What the task requires: The listing beneath should be written out in full, exactly as shown.

Dataset section:
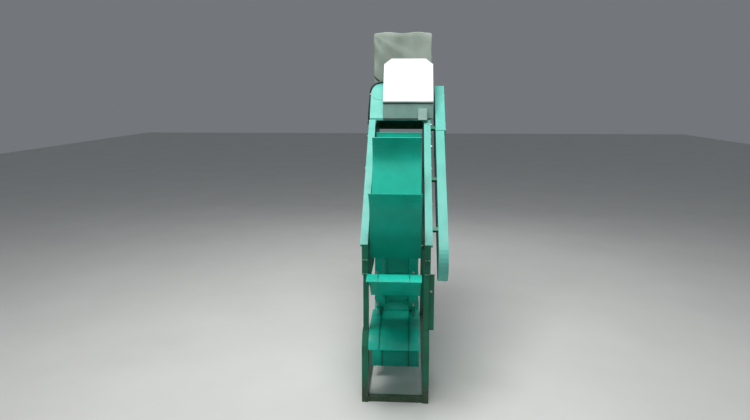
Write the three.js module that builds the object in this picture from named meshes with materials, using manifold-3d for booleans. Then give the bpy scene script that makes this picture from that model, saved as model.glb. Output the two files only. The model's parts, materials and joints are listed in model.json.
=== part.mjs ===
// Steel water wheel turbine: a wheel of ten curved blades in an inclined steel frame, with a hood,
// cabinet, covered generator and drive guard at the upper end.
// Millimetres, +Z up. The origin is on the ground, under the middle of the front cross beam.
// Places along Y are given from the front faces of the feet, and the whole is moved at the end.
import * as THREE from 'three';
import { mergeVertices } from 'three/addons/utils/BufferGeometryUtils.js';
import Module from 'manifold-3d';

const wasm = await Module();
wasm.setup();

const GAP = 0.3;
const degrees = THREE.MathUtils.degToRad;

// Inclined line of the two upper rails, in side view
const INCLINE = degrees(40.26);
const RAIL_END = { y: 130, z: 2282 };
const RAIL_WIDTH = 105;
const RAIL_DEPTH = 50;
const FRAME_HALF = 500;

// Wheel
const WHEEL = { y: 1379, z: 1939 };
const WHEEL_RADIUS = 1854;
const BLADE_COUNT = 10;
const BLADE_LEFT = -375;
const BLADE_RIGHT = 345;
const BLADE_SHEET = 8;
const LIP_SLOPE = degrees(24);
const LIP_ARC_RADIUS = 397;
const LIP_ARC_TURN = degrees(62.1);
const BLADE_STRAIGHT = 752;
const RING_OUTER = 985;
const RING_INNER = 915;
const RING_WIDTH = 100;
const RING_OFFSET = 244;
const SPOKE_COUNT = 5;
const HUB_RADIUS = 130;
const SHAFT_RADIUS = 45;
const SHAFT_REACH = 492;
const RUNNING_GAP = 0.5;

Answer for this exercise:
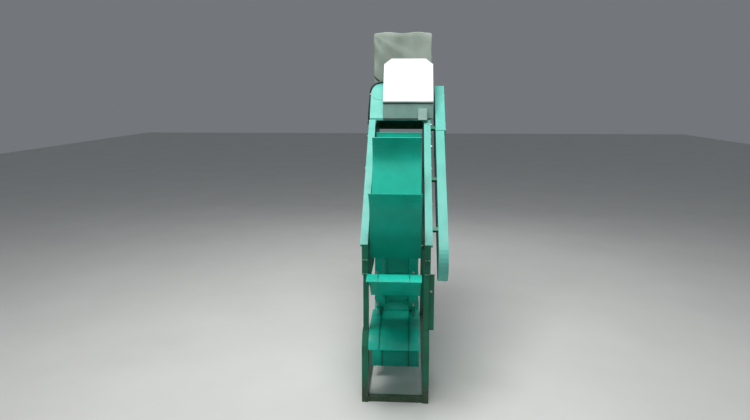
Write the three.js module that builds the object in this picture from named meshes with materials, using manifold-3d for booleans. Then give the bpy scene script that makes this picture from that model, saved as model.glb. Output the two files only. The model's parts, materials and joints are listed in model.json.
=== part.mjs ===
// Steel water wheel turbine: a wheel of ten curved blades in an inclined steel frame, with a hood,
// cabinet, covered generator and drive guard at the upper end.
// Millimetres, +Z up. The origin is on the ground, under the middle of the front cross beam.
// Places along Y are given from the front faces of the feet, and the whole is moved at the end.
import * as THREE from 'three';
import { mergeVertices } from 'three/addons/utils/BufferGeometryUtils.js';
import Module from 'manifold-3d';

const wasm = await Module();
wasm.setup();

const GAP = 0.3;
const degrees = THREE.MathUtils.degToRad;

// Inclined line of the two upper rails, in side view
const INCLINE = degrees(40.26);
const RAIL_END = { y: 130, z: 2282 };
const RAIL_WIDTH = 105;
const RAIL_DEPTH = 50;
const FRAME_HALF = 500;

// Wheel
const WHEEL = { y: 1379, z: 1939 };
const WHEEL_RADIUS = 1854;
const BLADE_COUNT = 10;
const BLADE_LEFT = -375;
const BLADE_RIGHT = 345;
const BLADE_SHEET = 8;
const LIP_SLOPE = degrees(24);
const LIP_ARC_RADIUS = 397;
const LIP_ARC_TURN = degrees(62.1);
const BLADE_STRAIGHT = 752;
const RING_OUTER = 985;
const RING_INNER = 915;
const RING_WIDTH = 100;
const RING_OFFSET = 244;
const SPOKE_COUNT = 5;
const HUB_RADIUS = 130;
const SHAFT_RADIUS = 45;
const SHAFT_REACH = 492;
const RUNNING_GAP = 0.5;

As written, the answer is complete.